§ **Data block**
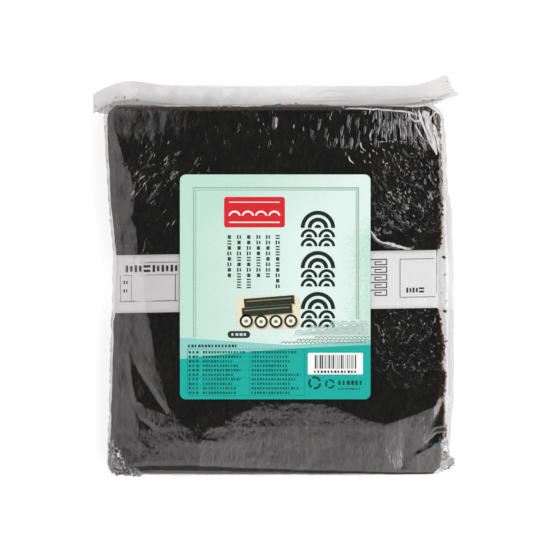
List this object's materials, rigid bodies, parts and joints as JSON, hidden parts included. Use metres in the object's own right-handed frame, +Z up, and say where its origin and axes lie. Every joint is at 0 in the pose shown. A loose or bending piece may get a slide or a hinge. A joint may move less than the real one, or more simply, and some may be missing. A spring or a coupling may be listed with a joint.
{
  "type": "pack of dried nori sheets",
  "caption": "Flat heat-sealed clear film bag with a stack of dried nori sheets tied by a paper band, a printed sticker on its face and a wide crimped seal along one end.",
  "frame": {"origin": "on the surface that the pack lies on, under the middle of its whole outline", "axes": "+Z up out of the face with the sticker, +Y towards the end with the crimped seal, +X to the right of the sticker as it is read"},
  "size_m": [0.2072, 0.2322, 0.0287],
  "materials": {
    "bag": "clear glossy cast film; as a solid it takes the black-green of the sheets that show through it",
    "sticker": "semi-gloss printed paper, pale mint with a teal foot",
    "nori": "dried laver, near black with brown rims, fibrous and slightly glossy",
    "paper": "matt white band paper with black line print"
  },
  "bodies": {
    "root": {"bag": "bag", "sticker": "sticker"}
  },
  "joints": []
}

§ **Instruction**
Without leaving anything out, quote all the data.

§ **Response for this exercise**
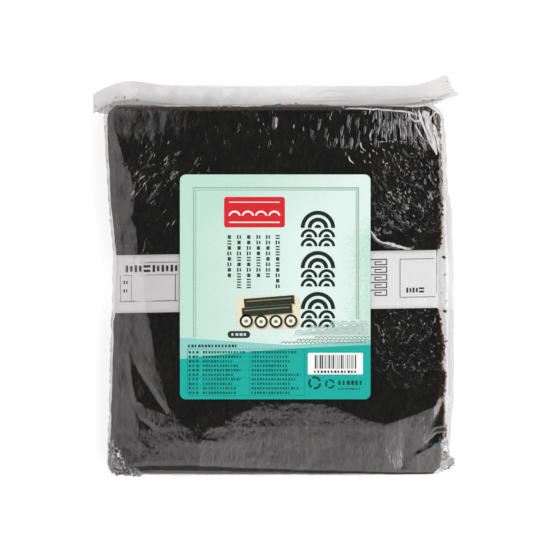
List this object's materials, rigid bodies, parts and joints as JSON, hidden parts included. Use metres in the object's own right-handed frame, +Z up, and say where its origin and axes lie. Every joint is at 0 in the pose shown. A loose or bending piece may get a slide or a hinge. A joint may move less than the real one, or more simply, and some may be missing. A spring or a coupling may be listed with a joint.
{
  "type": "pack of dried nori sheets",
  "caption": "Flat heat-sealed clear film bag with a stack of dried nori sheets tied by a paper band, a printed sticker on its face and a wide crimped seal along one end.",
  "frame": {"origin": "on the surface that the pack lies on, under the middle of its whole outline", "axes": "+Z up out of the face with the sticker, +Y towards the end with the crimped seal, +X to the right of the sticker as it is read"},
  "size_m": [0.2072, 0.2322, 0.0287],
  "materials": {
    "bag": "clear glossy cast film; as a solid it takes the black-green of the sheets that show through it",
    "sticker": "semi-gloss printed paper, pale mint with a teal foot",
    "nori": "dried laver, near black with brown rims, fibrous and slightly glossy",
    "paper": "matt white band paper with black line print"
  },
  "bodies": {
    "root": {"bag": "bag", "sticker": "sticker"}
  },
  "joints": []
}